Gameplay videos can be captured in two basic ways, Ben Kilgore, corporate vice president of Xbox program management told Polygon.
Players can simply say "Xbox capture that" and the console will go back and grab the last chunk of gameplay out of the buffer and save it to your hard drive, he said.
Microsoft also plans to give game developers the ability to have the console record "magic moments" from a game automatically.
"We're going to give game developers access so they can actually go out there and record your magic moment for you because they'll be likely to know when something epic is about to happen in the game," Kilgore said. "Single-player [moments] or it could be something like you just make 10 head shots in a row. Something really cool is happening, and you're on a rampage, I'm going to grab a magic moment for you because I'm smart enough to detect that, you know, you're capturing the flag and and your last 10 yards before you get to the base sort of thing."

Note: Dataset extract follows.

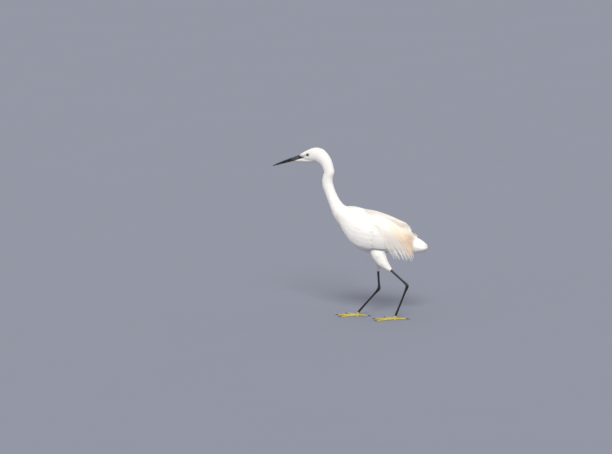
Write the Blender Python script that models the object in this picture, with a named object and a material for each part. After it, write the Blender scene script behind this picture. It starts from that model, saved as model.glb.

The system is constantly buffering video to ensure that you don't miss any of these user-selected or pre-selected "magic moments," Kilgore said.
The console avoids hard drive fragmentation issues by using a "bunch of smart tricks about how we manage RAM and then how it gets buffered onto the hard drive. We're very carefully engineering it so it won't affect any performance or your hard drive."
Those videos will be shareable through Xbox Live and also through video services like YouTube or you will be able to save them to your cloud, he said.